1). The only way to get a Europa is to win the most difficult, unfair race GT2 has. Some may not be happy that it can ‘only’ be sold for 20,000, even though this was actually top-dollar for a pristine-quality Europa when GT2 was released in 1999. The GT4 car is easier to obtain but we still have to win it. In GT5? Good luck trying to find one of these on a whim.

2). Narrow tires provide sketchy grip, when the car is actually ON the road.

3). Poor stability caused by the lightweight body and mid-engine design.

4). Below-average acceleration.

5). Factory-installed gearbox has too much of a gap between 4th and 5th at times. Sports gearbox redlines too early. Full custom box probably needed eventually.  

6). Lots of countersteer and footwork necessary to command what doesn't at first seem will be a car needing much commanding.

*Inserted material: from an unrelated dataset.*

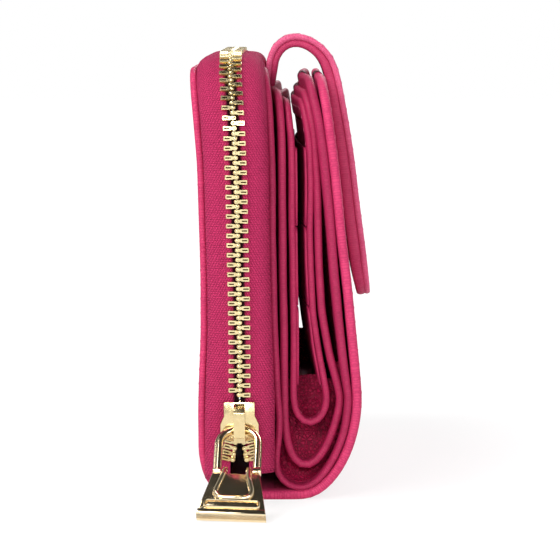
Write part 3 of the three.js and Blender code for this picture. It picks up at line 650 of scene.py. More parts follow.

7). GT4 cars are further plagued by rear tires that heat up twice as fast as front--creating odd cornering dilemmas. Feels like sometimes we've been handed a Rubik's Cube and have 3 or 4 seconds to solve it.

8). Gran Turismo 2's dealer info tells us what a great handling car the Europa is. It is not! We will need a better suspension and possibly even racing slick tires (GT2) while the car's power is still weak. Even in GT5 this same scenario remains: awful handling while stock; this so-called sports car NEEDS upgrades!  

9). Long braking distances (oddly not as true for GT5, for those who know how to command non-ABS).